And an internal inquiry has been launched into the leak and the Information Commissioner’s Office (ICO) informed.
Sir Keir said an independent probe would also be held.
Formby wrote: “Any CLP in receipt of a copy of the report or its contents MUST NOT share or distribute that material in any way, including on social media.
“Any individual who shares or distributes the report or its contents on an unauthorised basis will be immediately exposing themselves to potential significant civil and criminal liability.”
The letter added: “We know that many of you have been in touch with Party staff in the regions and nationally expressing concerns with both the leaked document and its contents, and that many members will also have contacted you.

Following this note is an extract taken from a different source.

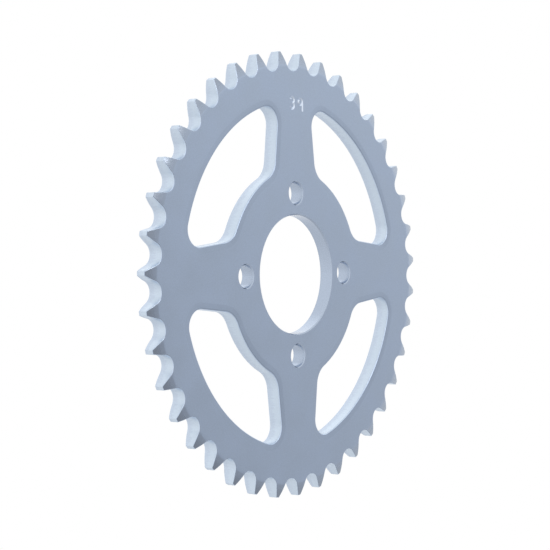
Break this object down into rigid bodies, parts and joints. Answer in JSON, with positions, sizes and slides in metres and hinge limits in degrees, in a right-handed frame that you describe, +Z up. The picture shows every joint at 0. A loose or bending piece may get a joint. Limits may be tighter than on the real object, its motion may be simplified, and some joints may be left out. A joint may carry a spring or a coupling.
{
  "type": "motorcycle rear sprocket",
  "caption": "Flat steel rear chain sprocket with a round centre bore, a circle of bolt holes and open curved windows between spokes; it turns the rear wheel.",
  "frame": {"origin": "on the wheel axis, at the middle of the plate's thickness, which is the chain line", "axes": "Y is the wheel axis and the stamped outer face looks along -Y; +Z points up through the bolt hole under the stamped figures; +X is to the right as the stamped face is seen"},
  "size_m": [0.1639, 0.0056, 0.1639],
  "materials": {
    "zinc_plate": "bright zinc plating on punched steel, satin, faintly blue, lighter on the cut walls"
  },
  "bodies": {
    "root": {"sprocket_plate": "zinc_plate"}
  },
  "joints": []
}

“Please be aware that the party have condemned the leaking of the report, as with all leaks this damages our party and is unfair on staff who do not have the right to reply.
“As soon as the Party was made aware of this leak, an internal investigation was immediately instigated and the ICO has been informed.
“In addition, the leader and deputy leader have announced that in conjunction with our NEC they will be commissioning an independent investigation.”
A Labour spokesperson said: “The Labour Party takes its responsibilities for data protection and the security and integrity of its data and systems extremely seriously.”
A Labour source confirmed the letter was sent by Formby, but insisted it was intended to ensure data law was upheld.
The 860-page leaked document found “no evidence” of antisemitism complaints being handled differently from other forms of complaint, or of current or former staff being “motivated by antisemitic intent”.
But it found that “factional opposition” in the upper echelons of the party towards Corbyn contributed to “a litany of mistakes” which hindered the effective handling of the issue.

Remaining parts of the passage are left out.